What the task asks ▸ Reproduce the data in its entirety, exactly as supplied.
- - - -
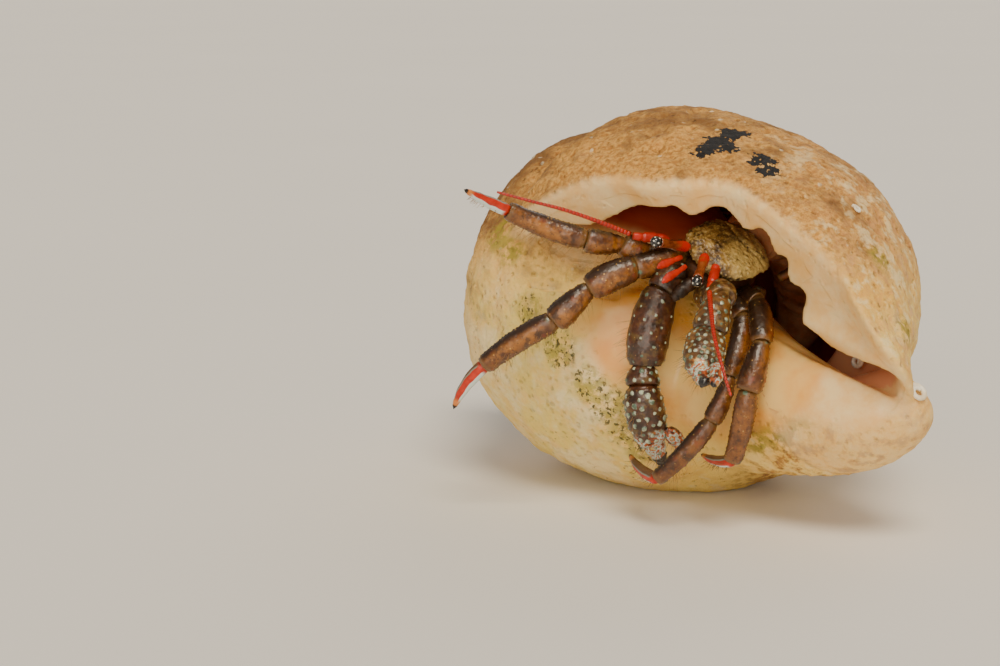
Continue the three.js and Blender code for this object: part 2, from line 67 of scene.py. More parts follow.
def amount(name, description, default, top=10.0):
    return bpy.props.FloatProperty(
        name=name, description=description, default=default, min=0, max=top, subtype="FACTOR")


class HermitShell(bpy.types.PropertyGroup):
    """Relief and colours of the whelk shell."""

    facet: measure("Facet", "Size of the shell's facets before they are thinned out", 0.00019)
    triangles: bpy.props.IntProperty(
        name="Triangles", description="Most triangles on the shell", default=190000, min=1000, max=199000)
    lines: measure("Growth lines", "Height of the growth lines at the lip", 0.00010)
    cords: measure("Cords", "Height of the worn spiral cords at the lip", 0.00004)
    lumps: measure("Lumps", "Height of the slow waves of the surface", 0.00015)
    pits: measure("Pits", "Depth of the worn pits", 0.00030)
    grain: measure("Grain", "Height of the finest roughness", 0.000045)
    cream: paint("Cream", "Bare shell, darker", 0.84, 0.47, 0.075)
    pale_cream: paint("Pale cream", "Bare shell, lighter", 0.94, 0.67, 0.19)
    # Chalk also paints a highlight on the lower left of the shell.
    chalk: paint("Chalk", "Worn white patches", 0.95, 0.79, 0.44)
    tan: paint("Tan", "Granular film, darker", 0.38, 0.145, 0.022)
    pale_tan: paint("Pale tan", "Granular film, lighter", 0.74, 0.39, 0.095)
    film: paint("Film", "Brown film on the top and back", 0.17, 0.070, 0.014)
    green: paint("Green", "Yellow-green stains", 0.30, 0.25, 0.012)
    specks: paint("Specks", "Dark specks of the band", 0.050, 0.048, 0.014)
    tar: paint("Tar", "Black marks", 0.010, 0.010, 0.012)
    lip: paint("Lip", "Face of the lip, darker", 0.90, 0.52, 0.16)
    pale_lip: paint("Pale lip", "Face of the lip, lighter", 0.94, 0.69, 0.34)
    # Glaze: partly the callus's own colour, partly painted orange glow and shade under the crab.
    glaze_and_glow: paint("Glaze", "Glossy inner side by the opening, darker", 0.86, 0.33, 0.035)
    pale_glaze: paint("Pale glaze", "Glossy inner side by the opening, lighter", 0.95, 0.62, 0.20)
    throat: paint("Throat", "Inside of the shell, darker", 0.38, 0.040, 0.014)
    pale_throat: paint("Pale throat", "Inside of the shell, lighter", 0.56, 0.095, 0.032)
    canal: paint("Canal", "Floor of the canal", 0.88, 0.42, 0.22)
    lime: paint("Worm tubes", "Lime of the coiled worm tubes", 0.95, 0.91, 0.78)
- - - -
Solved problem ▸
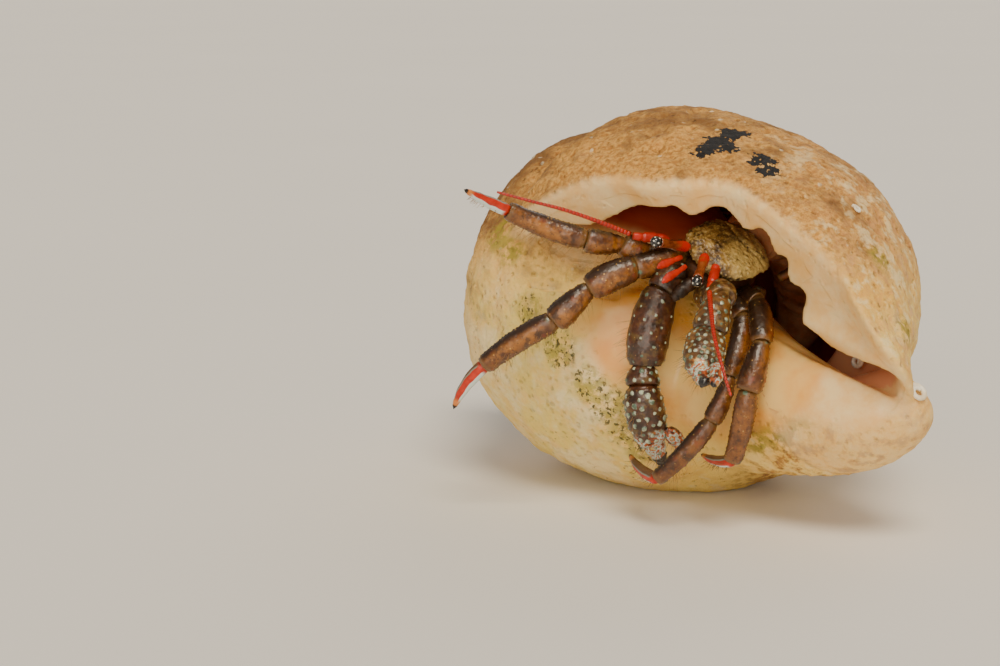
Continue the three.js and Blender code for this object: part 2, from line 67 of scene.py. More parts follow.
def amount(name, description, default, top=10.0):
    return bpy.props.FloatProperty(
        name=name, description=description, default=default, min=0, max=top, subtype="FACTOR")


class HermitShell(bpy.types.PropertyGroup):
    """Relief and colours of the whelk shell."""

    facet: measure("Facet", "Size of the shell's facets before they are thinned out", 0.00019)
    triangles: bpy.props.IntProperty(
        name="Triangles", description="Most triangles on the shell", default=190000, min=1000, max=199000)
    lines: measure("Growth lines", "Height of the growth lines at the lip", 0.00010)
    cords: measure("Cords", "Height of the worn spiral cords at the lip", 0.00004)
    lumps: measure("Lumps", "Height of the slow waves of the surface", 0.00015)
    pits: measure("Pits", "Depth of the worn pits", 0.00030)
    grain: measure("Grain", "Height of the finest roughness", 0.000045)
    cream: paint("Cream", "Bare shell, darker", 0.84, 0.47, 0.075)
    pale_cream: paint("Pale cream", "Bare shell, lighter", 0.94, 0.67, 0.19)
    # Chalk also paints a highlight on the lower left of the shell.
    chalk: paint("Chalk", "Worn white patches", 0.95, 0.79, 0.44)
    tan: paint("Tan", "Granular film, darker", 0.38, 0.145, 0.022)
    pale_tan: paint("Pale tan", "Granular film, lighter", 0.74, 0.39, 0.095)
    film: paint("Film", "Brown film on the top and back", 0.17, 0.070, 0.014)
    green: paint("Green", "Yellow-green stains", 0.30, 0.25, 0.012)
    specks: paint("Specks", "Dark specks of the band", 0.050, 0.048, 0.014)
    tar: paint("Tar", "Black marks", 0.010, 0.010, 0.012)
    lip: paint("Lip", "Face of the lip, darker", 0.90, 0.52, 0.16)
    pale_lip: paint("Pale lip", "Face of the lip, lighter", 0.94, 0.69, 0.34)
    # Glaze: partly the callus's own colour, partly painted orange glow and shade under the crab.
    glaze_and_glow: paint("Glaze", "Glossy inner side by the opening, darker", 0.86, 0.33, 0.035)
    pale_glaze: paint("Pale glaze", "Glossy inner side by the opening, lighter", 0.95, 0.62, 0.20)
    throat: paint("Throat", "Inside of the shell, darker", 0.38, 0.040, 0.014)
    pale_throat: paint("Pale throat", "Inside of the shell, lighter", 0.56, 0.095, 0.032)
    canal: paint("Canal", "Floor of the canal", 0.88, 0.42, 0.22)
    lime: paint("Worm tubes", "Lime of the coiled worm tubes", 0.95, 0.91, 0.78)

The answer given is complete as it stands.